Start of Input for this task

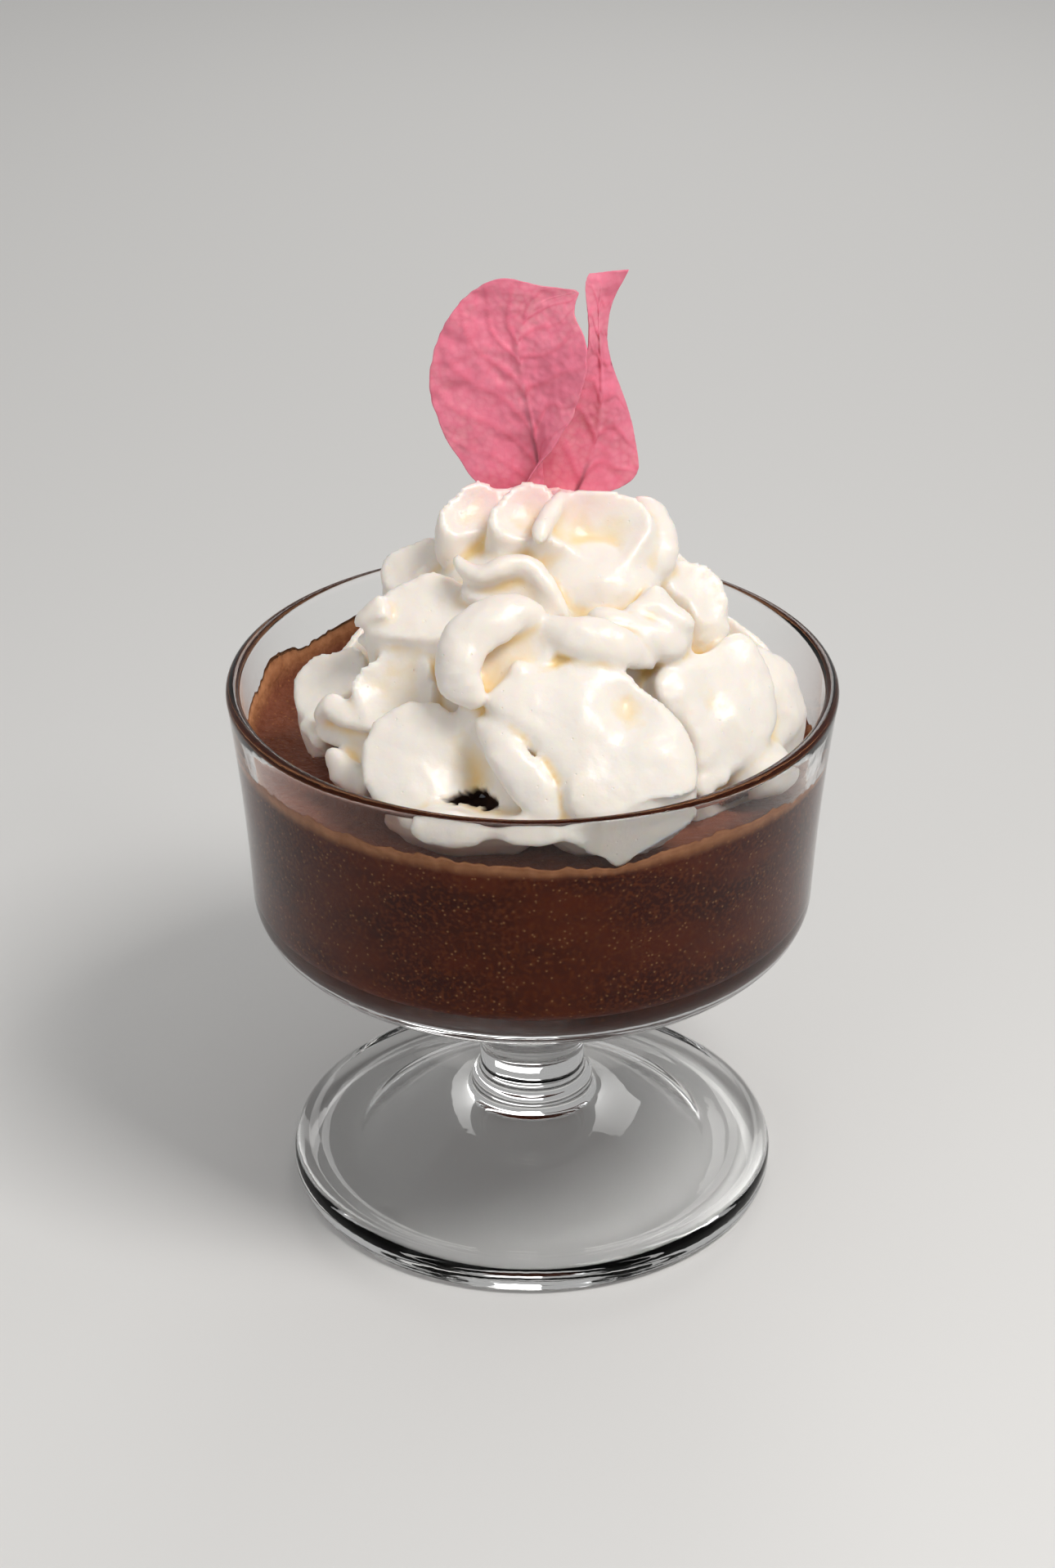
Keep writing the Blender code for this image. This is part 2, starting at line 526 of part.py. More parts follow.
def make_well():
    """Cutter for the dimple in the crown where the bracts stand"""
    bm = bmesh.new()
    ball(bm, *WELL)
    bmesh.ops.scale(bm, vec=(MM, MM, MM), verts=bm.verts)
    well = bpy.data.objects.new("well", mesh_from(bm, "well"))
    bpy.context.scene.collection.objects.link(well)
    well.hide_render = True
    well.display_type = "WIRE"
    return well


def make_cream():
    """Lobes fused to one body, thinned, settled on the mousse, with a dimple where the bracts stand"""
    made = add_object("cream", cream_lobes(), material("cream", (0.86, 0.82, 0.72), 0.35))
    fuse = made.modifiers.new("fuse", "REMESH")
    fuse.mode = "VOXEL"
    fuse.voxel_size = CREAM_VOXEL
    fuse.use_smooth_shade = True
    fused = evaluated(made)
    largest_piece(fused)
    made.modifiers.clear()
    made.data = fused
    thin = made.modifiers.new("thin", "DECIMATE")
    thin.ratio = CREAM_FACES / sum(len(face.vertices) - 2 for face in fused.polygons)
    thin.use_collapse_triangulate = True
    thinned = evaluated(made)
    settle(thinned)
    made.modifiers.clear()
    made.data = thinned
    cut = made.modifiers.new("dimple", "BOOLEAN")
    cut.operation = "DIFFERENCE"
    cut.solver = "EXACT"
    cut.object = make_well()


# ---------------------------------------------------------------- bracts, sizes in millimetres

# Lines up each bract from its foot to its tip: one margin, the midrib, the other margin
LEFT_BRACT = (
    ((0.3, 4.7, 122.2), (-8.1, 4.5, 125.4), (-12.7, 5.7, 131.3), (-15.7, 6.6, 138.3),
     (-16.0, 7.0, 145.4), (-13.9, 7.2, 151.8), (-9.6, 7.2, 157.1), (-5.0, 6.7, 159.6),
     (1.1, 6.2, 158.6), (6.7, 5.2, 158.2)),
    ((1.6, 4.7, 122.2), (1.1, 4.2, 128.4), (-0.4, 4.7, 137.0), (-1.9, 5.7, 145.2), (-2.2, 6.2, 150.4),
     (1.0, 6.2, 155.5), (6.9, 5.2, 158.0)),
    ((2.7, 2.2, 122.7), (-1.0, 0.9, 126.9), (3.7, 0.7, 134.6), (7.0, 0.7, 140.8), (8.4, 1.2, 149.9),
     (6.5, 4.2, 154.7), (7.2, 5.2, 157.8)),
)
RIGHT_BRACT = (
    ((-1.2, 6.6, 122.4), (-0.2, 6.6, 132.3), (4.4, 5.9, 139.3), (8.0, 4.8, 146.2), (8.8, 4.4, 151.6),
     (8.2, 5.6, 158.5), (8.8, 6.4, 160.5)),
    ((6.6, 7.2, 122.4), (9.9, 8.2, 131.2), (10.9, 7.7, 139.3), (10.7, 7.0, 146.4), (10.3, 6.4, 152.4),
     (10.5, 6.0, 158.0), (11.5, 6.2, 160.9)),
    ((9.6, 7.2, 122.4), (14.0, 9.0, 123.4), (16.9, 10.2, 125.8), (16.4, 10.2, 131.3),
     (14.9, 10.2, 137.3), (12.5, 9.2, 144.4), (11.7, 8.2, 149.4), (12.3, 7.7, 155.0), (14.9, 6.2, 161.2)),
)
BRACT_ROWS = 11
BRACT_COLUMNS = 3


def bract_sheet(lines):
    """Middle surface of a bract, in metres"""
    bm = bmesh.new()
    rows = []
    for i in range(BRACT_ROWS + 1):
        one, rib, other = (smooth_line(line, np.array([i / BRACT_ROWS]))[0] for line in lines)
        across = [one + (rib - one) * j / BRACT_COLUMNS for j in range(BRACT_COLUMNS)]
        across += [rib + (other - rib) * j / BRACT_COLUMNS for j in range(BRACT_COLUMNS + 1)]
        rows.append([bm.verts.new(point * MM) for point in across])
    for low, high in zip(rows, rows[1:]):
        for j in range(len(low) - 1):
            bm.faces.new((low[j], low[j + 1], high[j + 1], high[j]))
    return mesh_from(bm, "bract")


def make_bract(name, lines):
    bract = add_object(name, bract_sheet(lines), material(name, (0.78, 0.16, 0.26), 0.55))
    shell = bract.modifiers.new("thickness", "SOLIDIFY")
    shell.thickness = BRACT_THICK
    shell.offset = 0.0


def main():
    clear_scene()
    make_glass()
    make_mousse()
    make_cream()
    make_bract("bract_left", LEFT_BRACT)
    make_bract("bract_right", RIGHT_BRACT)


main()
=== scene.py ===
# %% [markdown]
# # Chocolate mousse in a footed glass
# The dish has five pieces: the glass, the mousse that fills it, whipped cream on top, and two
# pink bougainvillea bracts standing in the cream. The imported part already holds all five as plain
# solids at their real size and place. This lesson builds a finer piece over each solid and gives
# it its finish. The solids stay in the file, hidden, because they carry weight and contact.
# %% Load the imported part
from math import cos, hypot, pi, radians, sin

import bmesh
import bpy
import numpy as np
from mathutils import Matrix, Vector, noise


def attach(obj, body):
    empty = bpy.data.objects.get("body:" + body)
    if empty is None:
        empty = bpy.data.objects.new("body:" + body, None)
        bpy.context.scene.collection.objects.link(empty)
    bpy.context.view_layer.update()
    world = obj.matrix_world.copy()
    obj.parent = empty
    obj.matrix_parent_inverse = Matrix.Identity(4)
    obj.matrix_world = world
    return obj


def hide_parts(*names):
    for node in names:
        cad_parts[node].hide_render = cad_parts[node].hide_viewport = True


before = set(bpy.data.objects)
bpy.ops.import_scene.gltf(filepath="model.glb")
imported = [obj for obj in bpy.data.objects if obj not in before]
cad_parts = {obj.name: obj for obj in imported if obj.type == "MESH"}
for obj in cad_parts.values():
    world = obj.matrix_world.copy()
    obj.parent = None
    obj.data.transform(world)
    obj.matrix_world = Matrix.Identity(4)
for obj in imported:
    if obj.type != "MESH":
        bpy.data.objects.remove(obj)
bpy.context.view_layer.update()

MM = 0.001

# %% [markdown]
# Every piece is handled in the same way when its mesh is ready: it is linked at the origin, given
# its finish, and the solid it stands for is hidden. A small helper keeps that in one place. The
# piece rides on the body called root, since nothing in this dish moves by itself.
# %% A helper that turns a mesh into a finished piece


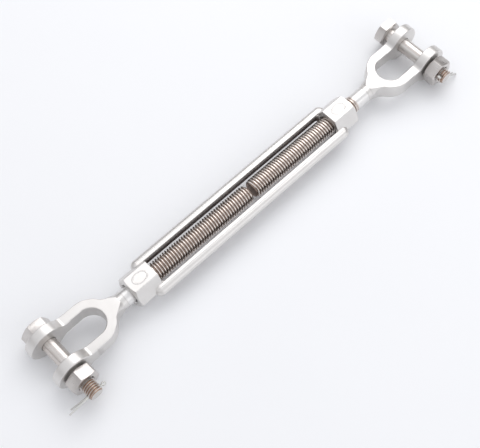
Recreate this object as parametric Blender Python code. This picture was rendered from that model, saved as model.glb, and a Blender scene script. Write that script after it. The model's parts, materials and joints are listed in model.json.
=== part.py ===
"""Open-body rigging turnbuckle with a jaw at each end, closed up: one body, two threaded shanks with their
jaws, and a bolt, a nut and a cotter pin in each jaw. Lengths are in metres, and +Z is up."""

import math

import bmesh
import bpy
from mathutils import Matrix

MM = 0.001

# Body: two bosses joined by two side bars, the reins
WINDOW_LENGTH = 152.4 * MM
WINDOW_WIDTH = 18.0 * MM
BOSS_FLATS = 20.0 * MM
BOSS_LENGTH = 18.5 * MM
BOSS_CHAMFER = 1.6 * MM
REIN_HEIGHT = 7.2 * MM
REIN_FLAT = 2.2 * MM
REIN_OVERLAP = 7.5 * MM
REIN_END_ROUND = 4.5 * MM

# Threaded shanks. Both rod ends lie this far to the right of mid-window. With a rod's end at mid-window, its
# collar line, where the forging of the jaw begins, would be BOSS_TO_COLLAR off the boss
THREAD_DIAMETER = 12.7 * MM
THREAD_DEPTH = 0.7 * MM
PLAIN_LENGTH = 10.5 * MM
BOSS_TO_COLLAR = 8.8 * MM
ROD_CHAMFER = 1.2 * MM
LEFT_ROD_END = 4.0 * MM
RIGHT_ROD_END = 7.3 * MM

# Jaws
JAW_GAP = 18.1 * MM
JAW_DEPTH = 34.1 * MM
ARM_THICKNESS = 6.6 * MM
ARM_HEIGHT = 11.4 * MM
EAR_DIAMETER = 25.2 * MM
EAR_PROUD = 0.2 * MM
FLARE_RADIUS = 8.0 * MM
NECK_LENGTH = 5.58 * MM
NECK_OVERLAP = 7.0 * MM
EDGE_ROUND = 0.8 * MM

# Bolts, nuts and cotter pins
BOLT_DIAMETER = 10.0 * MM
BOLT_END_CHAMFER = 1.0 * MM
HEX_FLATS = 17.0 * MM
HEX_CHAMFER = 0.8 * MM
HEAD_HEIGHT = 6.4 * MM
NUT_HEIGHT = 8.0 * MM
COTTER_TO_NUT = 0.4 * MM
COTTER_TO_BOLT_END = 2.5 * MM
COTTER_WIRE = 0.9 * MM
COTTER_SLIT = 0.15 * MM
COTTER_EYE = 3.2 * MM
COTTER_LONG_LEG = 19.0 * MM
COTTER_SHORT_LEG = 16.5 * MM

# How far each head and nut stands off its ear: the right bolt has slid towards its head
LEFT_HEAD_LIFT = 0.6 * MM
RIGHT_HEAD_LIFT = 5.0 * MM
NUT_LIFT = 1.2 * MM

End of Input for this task

Working from the data above, extract solely the lines from the one containing "make_mousse()" through the one containing "# it its finish.", exactly as they appear, both included.

> **Exercise answer**:
    make_mousse()
    make_cream()
    make_bract("bract_left", LEFT_BRACT)
    make_bract("bract_right", RIGHT_BRACT)


main()
=== scene.py ===
# %% [markdown]
# # Chocolate mousse in a footed glass
# The dish has five pieces: the glass, the mousse that fills it, whipped cream on top, and two
# pink bougainvillea bracts standing in the cream. The imported part already holds all five as plain
# solids at their real size and place. This lesson builds a finer piece over each solid and gives
# it its finish. The solids stay in the file, hidden, because they carry weight and contact.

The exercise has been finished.